Gredz and Meepo put on a show that night at the tavern. Many in the group feel claustrophobic being in this same place for so long, but they want to let Gredz and his friend have their time together, it’s only fair. In the rainy night, a peal of thunder shakes the walls as laughter and clapping fill the inn. [Alex puts their hand on their cheek and lets out a long sigh, clearly bored.]
[Immediate move:] “Another clap of thunder, loud enough it seems to buckle the windows. People gasp in shock; beer sloshes from steins on the tables. Strange rumbling sounds echo out on the street, and you hear a shrill cry: “GIANTS!”
No system, in my experience, allows for UnGame/Game balance as well as Powered By The Apocalypse. Particularly Urban Shadows an Urban Fantasy “Dark Underworld” game I’d highly recommend. But even with a system devoted to it, and even with a well meaning Game Master, the UnGame can creep up on and bite you on the ass.
I’ve played entire game sessions where things keep happening one-after-the-other but I never even had to roll a die, but had a blast.
I’ve also played two consecutive 6 hour games in which I barely said a word and wondered why I was even there.
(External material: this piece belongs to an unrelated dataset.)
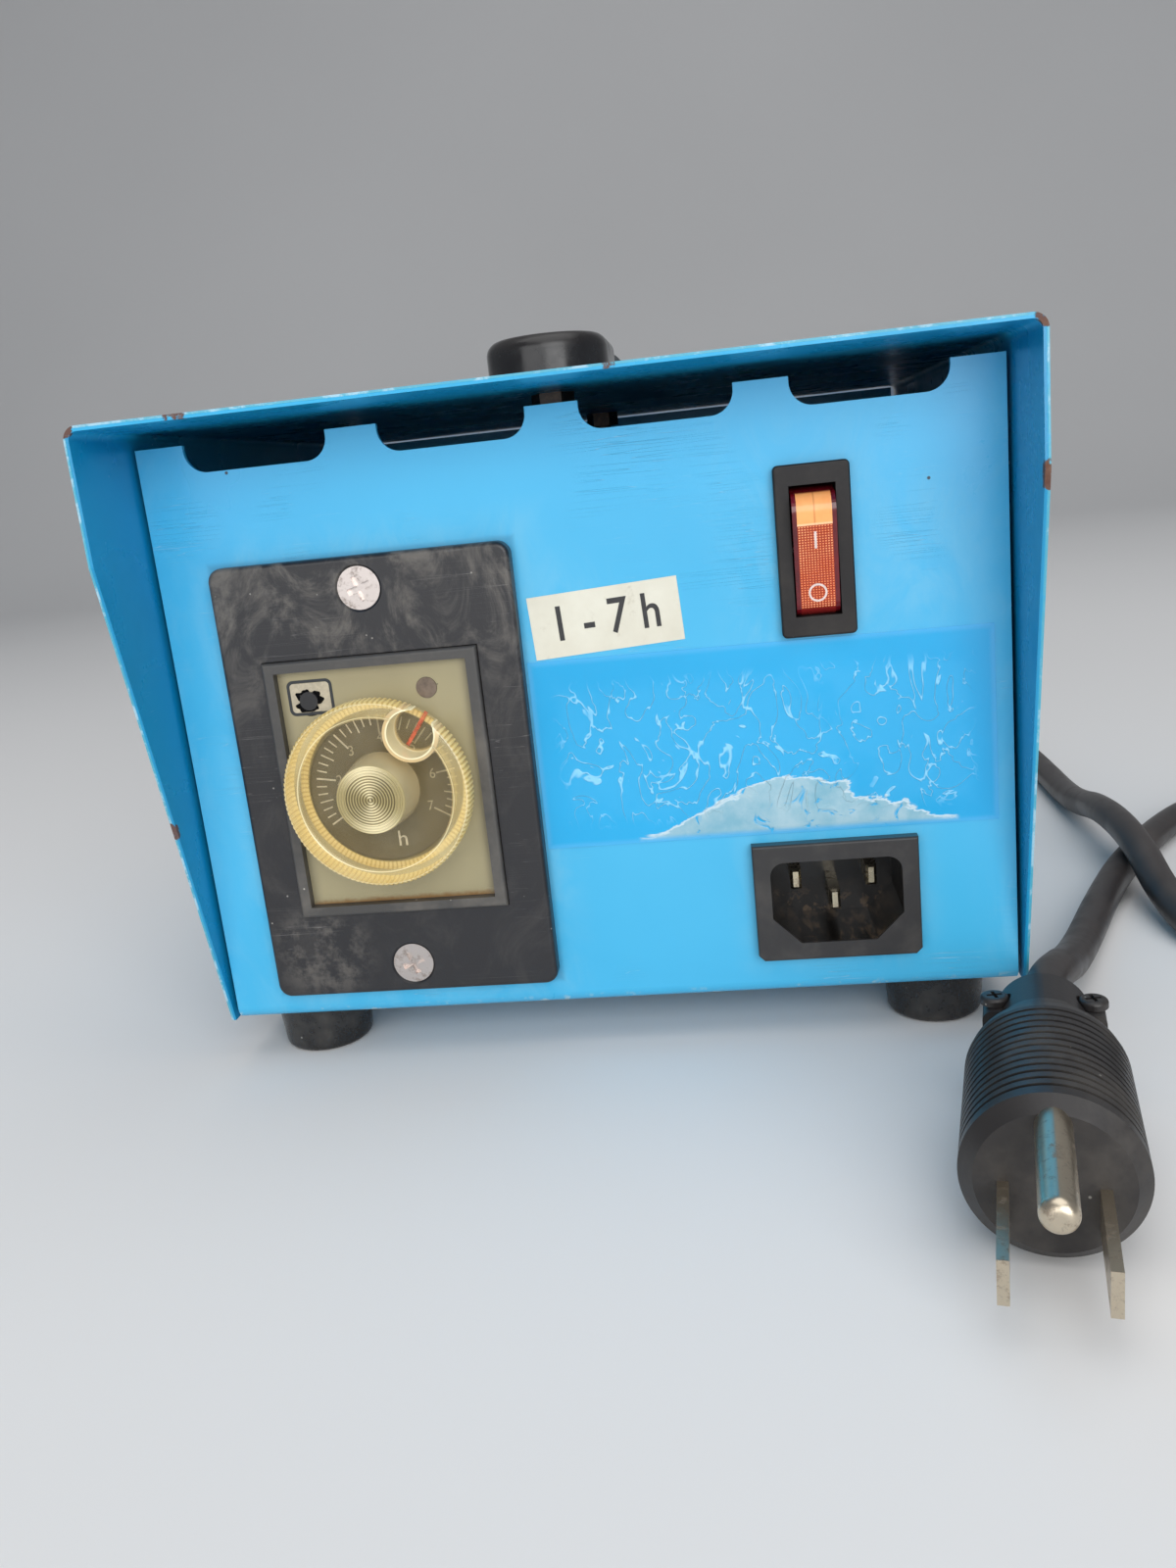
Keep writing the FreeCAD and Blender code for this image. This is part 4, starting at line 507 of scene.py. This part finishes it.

Be aware of how long the spotlight lingers on these “everyday” scenes. No one watches The Avengers to see Tony Stark in a boardroom for 3 hours discussing marketing strategies.
The UnGame will always be there, but it should be used as a tool to highlight the actual game you’re playing. The fighter running an errand for his mother inadvertently discovers she’s being tracked down by an assassin; the Shadowrunner who has to take their daughter to school sees a Mr. Johnson he’s worked for in the past standing outside of a black SUV in the school parking lot; the Detective Agency who finally throws a Christmas party is attacked by unnamed horrors hell bent on stealing a package under the christams tree – a package no one recognizes wrapping.
I don’t always advocate rolling, but when I do… be sure you have to Drop the Die.